Edward Teller, Physicist
A Principal in the Development of the Hydrogen Bomb
Teller Residence: 1573 Hawthorne Terrace
Office: LeConte Hall, UC Berkeley
Edward Teller was an outstanding theoretical physicist, one of many notable scientists who immigrated to the United States with the rise of fascism in Europe. Influenced by his own experiences, he was an early advocate of the development of nuclear weapons, fearing that if the U.S. did not procure them, the Nazis (or, later, the Soviet Union) surely would.
At the start of the Manhattan Project for which he was recruited by Robert Oppenheimer, Teller was working at the University of Chicago, with Enrico Fermi. He became an influential figure in the Project after moving to Los Alamos and eventually helped convince the government to fund research for and development of the Hydrogen Bomb, as a strategic response to the U.S.S.R.’s acquisition of atomic weapons and its policies in Europe.
Teller was recruited to U.C. Berkeley by Ernest O. Lawrence in 1952. Together they helped initiate the weapons and energy research programs of the Lawrence Livermore National Laboratory, where he served as Director and Associate Director for many years. He was Professor of Physics at Berkeley and University Professor at Large from 1953 to 1970.

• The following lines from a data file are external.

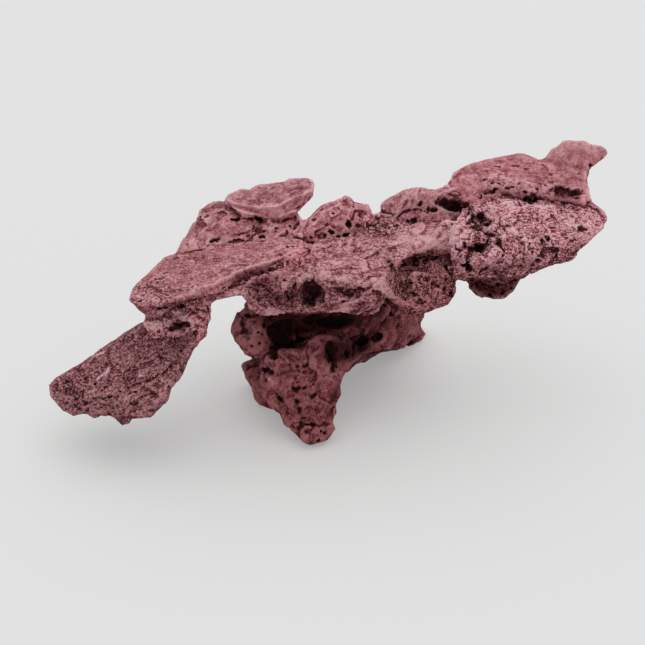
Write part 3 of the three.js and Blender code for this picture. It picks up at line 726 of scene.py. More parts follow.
def make_mesh(name, P, quad):
    me = bpy.data.meshes.new(name)
    me.vertices.add(len(P))
    me.vertices.foreach_set("co", np.ascontiguousarray(P, dtype=F4).ravel())
    me.loops.add(quad.size)
    me.loops.foreach_set("vertex_index", np.ascontiguousarray(quad, dtype=np.int32).ravel())
    me.polygons.add(len(quad))
    me.polygons.foreach_set("loop_start", np.arange(0, quad.size, 4, dtype=np.int32))
    me.polygons.foreach_set("use_smooth", np.ones(len(quad), bool))
    me.update(calc_edges=True)
    ob = bpy.data.objects.new(name, me)
    bpy.context.scene.collection.objects.link(ob)
    return ob


# ============================================================== materials
def tones(level, red=1.0, light=1.0):
    """dark, middle and light tone of the purple crust; darker is redder"""
    dark = (0.150 * level, 0.037 * level / red, 0.046 * level / red)
    mid = (0.44 * level, 0.174 * level / red, 0.198 * level / red)
    high = (0.84 * level * light, 0.53 * level * light / red, 0.56 * level * light / red)
    return dark, mid, high


LOOKS = {
    # tones, depth of the micro relief, fibre direction (or None), fibre share, roughness
    # the base's tones are darker and redder, partly as painted shade from the rocks above it
    "base_rock": dict(tones=tones(0.52, 1.66), grain=1.1, fibre=None, share=0.0, rough=0.92, speck=0.3, gs=1.1),
    "centre_rock": dict(tones=tones(0.98, 1.14), grain=1.35, fibre=(0.94, -0.19, 0.28), share=0.9, rough=0.95, speck=0.5, gs=1.4),
    "under_shelf_rock": dict(tones=tones(0.74, 1.52), grain=1.8, fibre=(0.8, 0.2, -0.4), share=0.7, rough=0.95, speck=1.0, gs=3.1),
    "left_shelf_plate": dict(tones=tones(0.94, 1.16), grain=1.2, fibre=(0.96, 0.23, 0.15), share=0.5, rough=0.94, speck=0.3, gs=1.3),
    "left_joint_rock": dict(tones=tones(1.36, 1.22), grain=1.6, fibre=None, share=0.0, rough=0.96, speck=0.8, gs=2.3),
    "lower_left_slab": dict(tones=tones(0.68, 1.36), grain=1.6, fibre=(0.88, 0.28, 0.38), share=1.2, rough=0.95, speck=1.3, gs=2.9),
    "back_left_rock": dict(tones=tones(0.87, 1.18), grain=0.8, fibre=None, share=0.0, rough=0.93, speck=0.25, gs=0.8),
    "top_left_flake": dict(tones=tones(1.02, 1.04), grain=0.8, fibre=(0.8, 0.6, 0.0), share=0.25, rough=0.9, speck=0.15, gs=0.6),
    "back_knob_rock": dict(tones=tones(1.14, 1.14), grain=0.9, fibre=None, share=0.0, rough=0.93, speck=0.35, gs=0.8),
    "back_lobe_rock": dict(tones=tones(0.99, 1.12), grain=0.9, fibre=None, share=0.0, rough=0.93, speck=0.4, gs=0.9),
    "right_front_block": dict(tones=tones(1.36, 1.14), grain=1.6, fibre=(0.95, -0.29, -0.14), share=1.5, rough=0.96, speck=0.7, gs=2.1),
    "right_back_plate": dict(tones=tones(1.03, 1.18), grain=0.8, fibre=(0.9, 0.3, 0.2), share=0.2, rough=0.9, speck=0.2, gs=0.6),
}


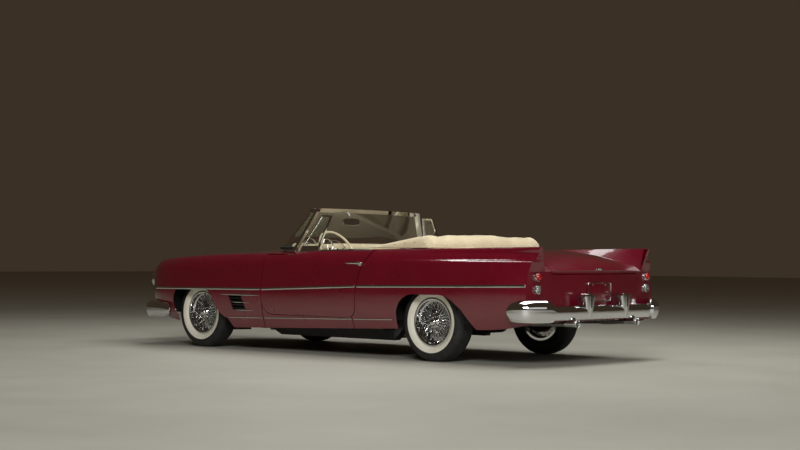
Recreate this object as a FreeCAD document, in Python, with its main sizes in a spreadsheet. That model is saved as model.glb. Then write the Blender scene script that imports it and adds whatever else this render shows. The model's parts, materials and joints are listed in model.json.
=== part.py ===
import FreeCAD, Part
import Sketcher
import math
import os
import re
from collections import namedtuple
from FreeCAD import Placement, Rotation, Vector

# A 1950s two-door convertible, in millimetres.
# The front faces -Y, the car's left side is +X, Z is up and the floor is Z = 0.
# The origin lies under the middle of the overall length and width.

doc = FreeCAD.newDocument("Convertible")
sheet = doc.addObject("Spreadsheet::Sheet", "Dims")

DIMENSIONS = [
    ("overall_length", 5169, "bumper to bumper"),
    ("wheelbase", 2921, "axle to axle"),
    ("front_overhang", 1029, "front bumper to front axle"),
    ("nose_inset", 90, "front bumper to the nose of the body"),
    ("tail_inset", 115, "rear bumper to the tail of the body"),
    ("half_width", 969, "centre plane to the widest line of the side"),
    ("sill_height", 237, "floor to the bottom of the body side"),
    ("crease_height", 601, "floor to the widest line of the side"),
    ("belt_height", 922, "floor to the top of the door"),
    ("skin", 8, "fender and quarter panel"),
    ("lid_skin", 24, "hood and trunk lid with their inner frames"),
    ("panel_gap", 6, "gap between two panels"),
    ("door_front", -473, "door's front edge from the middle of the wheelbase"),
    ("door_rear", 712, "door's rear edge at the crease"),
    ("door_bottom", 347, "floor to the bottom edge of the door"),
    ("door_inner", 800, "centre plane to the inner face of the door"),
    ("hood_half", 620, "half the width of the hood"),
    ("hood_front", 110, "hood's front edge behind the nose"),
    ("hood_rear", -760, "hood's rear edge from the middle of the wheelbase"),
    ("lid_half", 600, "half the width of the trunk lid"),
    ("lid_front", 1560, "trunk lid's front edge"),
    ("lid_bottom", 745, "floor to the trunk lid's lower edge"),
    ("cabin_front", -330, "front edge of the cabin opening"),
    ("cabin_rear", 880, "rear edge of the cabin opening"),
    ("cabin_half", 770, "half the width of the cabin opening"),
    ("floor_height", 250, "floor to the top of the floor pan"),
    ("trunk_height", 520, "floor to the top of the trunk floor"),
    ("pan", 10, "floor pan and bulkheads"),
    ("tyre_radius", 330, "loaded radius"),
    ("tyre_width", 198, "section width"),
    ("rim_radius", 190, "bead seat"),
    ("rim_width", 150, "over the flanges"),
    ("front_track", 1470, "front track"),
    ("rear_track", 1490, "rear track"),
    ("arch_radius", 408, "wheelhouse radius"),
    ("house_inner", 425, "centre plane to the front wheelhouse wall"),
    ("rear_house_inner", 600, "centre plane to the rear wheelhouse wall"),
    ("rail_width", 80, "frame rail"),
    ("rail_depth", 90, "frame rail"),
    ("rail_bottom", 150, "floor to the underside of the rails"),
    ("bumper_half", 988, "half the width over the bumpers"),
    ("bumper_thick", 24, "thickness of a bumper face bar"),
    ("wheel_x", 400, "steering wheel's centre from the centre plane"),
    ("wheel_y", -60, "steering wheel's centre from the middle of the wheelbase"),
    ("wheel_z", 917, "steering wheel's centre above the floor"),
    ("wheel_radius", 208, "to the middle of the rim's tube"),
    ("wheel_tube", 12, "radius of the rim's tube"),
    ("column_angle", 30, "column above the horizontal, degrees"),
    ("spoke_count", 20, "spokes in each row of a wire wheel"),
    ("spoke_radius", 2.6, "wire spoke"),
    ("kingpin_x", 610, "centre plane to the kingpin"),
    ("glass", 6, "windshield"),
]
for row, (alias, value, note) in enumerate(DIMENSIONS, start=1):
    sheet.set("A%d" % row, alias)
    sheet.set("B%d" % row, str(value))
    sheet.set("C%d" % row, note)
    sheet.setAlias("B%d" % row, alias)
doc.recompute()

names = {alias for alias, _, _ in DIMENSIONS}
D = namedtuple("Sizes", [a for a, _, _ in DIMENSIONS])(*[float(sheet.get(a)) for a, _, _ in DIMENSIONS])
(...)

Although remembered primarily as the “Father of the H-Bomb,” he also provided controversial testimony before the then-Atomic Energy Commission expressing his concerns about his colleague Oppenheimer as a security risk. This episode did much to damage Teller’s reputation, as did his support for an anti-missile defense.
An accomplished classical pianist and formidable table tennis player, he was known also for his devotion to teaching and science education. In his later years, he was a Fellow at the Hoover Institution at Stanford.